Instructions for the task: Report only the number of lines in this material that include the string "object".

[Data entries]
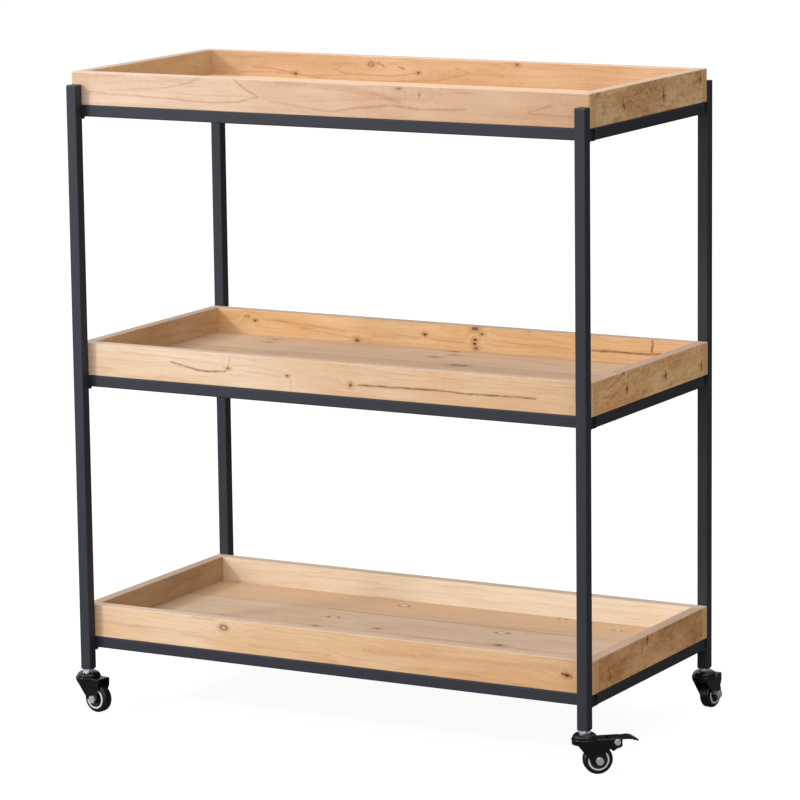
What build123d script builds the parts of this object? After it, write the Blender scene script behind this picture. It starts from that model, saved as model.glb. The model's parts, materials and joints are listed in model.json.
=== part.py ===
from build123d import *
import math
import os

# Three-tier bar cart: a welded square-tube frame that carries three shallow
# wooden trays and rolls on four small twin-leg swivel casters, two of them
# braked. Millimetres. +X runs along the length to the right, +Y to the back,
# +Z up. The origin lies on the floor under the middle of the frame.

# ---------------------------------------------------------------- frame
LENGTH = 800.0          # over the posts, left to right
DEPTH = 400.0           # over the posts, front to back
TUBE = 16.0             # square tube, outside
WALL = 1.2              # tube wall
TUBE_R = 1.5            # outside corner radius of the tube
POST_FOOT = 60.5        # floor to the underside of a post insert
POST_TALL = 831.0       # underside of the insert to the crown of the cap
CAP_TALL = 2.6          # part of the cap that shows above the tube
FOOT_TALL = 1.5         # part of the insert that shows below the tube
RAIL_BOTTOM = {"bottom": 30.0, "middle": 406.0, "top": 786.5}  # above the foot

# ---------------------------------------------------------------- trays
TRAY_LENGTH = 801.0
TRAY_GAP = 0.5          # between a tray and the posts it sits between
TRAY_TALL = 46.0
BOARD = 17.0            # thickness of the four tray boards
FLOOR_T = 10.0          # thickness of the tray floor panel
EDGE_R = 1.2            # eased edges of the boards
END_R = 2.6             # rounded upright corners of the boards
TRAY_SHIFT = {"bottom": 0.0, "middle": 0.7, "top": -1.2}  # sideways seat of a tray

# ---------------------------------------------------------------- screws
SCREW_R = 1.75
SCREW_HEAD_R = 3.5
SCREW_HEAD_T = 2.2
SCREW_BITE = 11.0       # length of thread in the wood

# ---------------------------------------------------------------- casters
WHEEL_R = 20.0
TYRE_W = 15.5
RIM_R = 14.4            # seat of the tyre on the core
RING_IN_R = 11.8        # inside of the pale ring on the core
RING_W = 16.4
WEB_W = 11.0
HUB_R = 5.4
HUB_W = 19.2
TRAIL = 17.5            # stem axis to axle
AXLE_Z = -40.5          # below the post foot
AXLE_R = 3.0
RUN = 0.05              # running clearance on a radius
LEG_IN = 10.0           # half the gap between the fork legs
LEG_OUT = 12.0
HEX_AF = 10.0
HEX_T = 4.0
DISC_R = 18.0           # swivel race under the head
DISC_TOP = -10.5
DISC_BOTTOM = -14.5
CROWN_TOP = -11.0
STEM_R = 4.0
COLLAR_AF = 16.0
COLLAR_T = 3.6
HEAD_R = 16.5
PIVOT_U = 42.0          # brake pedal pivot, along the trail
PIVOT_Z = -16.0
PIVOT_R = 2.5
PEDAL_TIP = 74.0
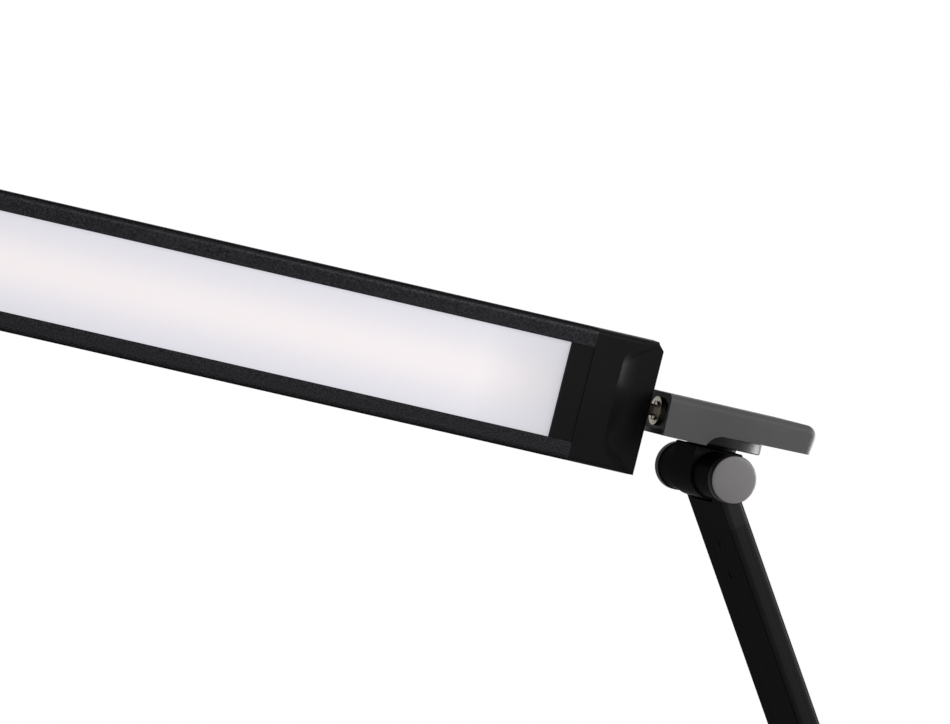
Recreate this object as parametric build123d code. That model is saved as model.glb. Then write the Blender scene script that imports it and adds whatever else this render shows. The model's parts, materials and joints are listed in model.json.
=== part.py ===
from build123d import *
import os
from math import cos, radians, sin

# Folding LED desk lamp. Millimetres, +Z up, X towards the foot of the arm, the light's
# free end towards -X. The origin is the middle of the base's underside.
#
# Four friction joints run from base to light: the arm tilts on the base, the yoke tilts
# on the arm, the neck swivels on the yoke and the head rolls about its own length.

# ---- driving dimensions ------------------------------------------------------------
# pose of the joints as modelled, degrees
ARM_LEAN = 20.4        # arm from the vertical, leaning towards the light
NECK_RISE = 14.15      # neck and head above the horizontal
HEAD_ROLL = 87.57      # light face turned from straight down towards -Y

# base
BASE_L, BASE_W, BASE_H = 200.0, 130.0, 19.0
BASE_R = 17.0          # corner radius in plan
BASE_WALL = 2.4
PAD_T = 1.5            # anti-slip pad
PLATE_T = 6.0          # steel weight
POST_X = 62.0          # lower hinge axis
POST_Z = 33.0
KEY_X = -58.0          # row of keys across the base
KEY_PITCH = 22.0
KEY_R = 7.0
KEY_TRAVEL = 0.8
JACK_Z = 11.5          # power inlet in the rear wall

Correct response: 2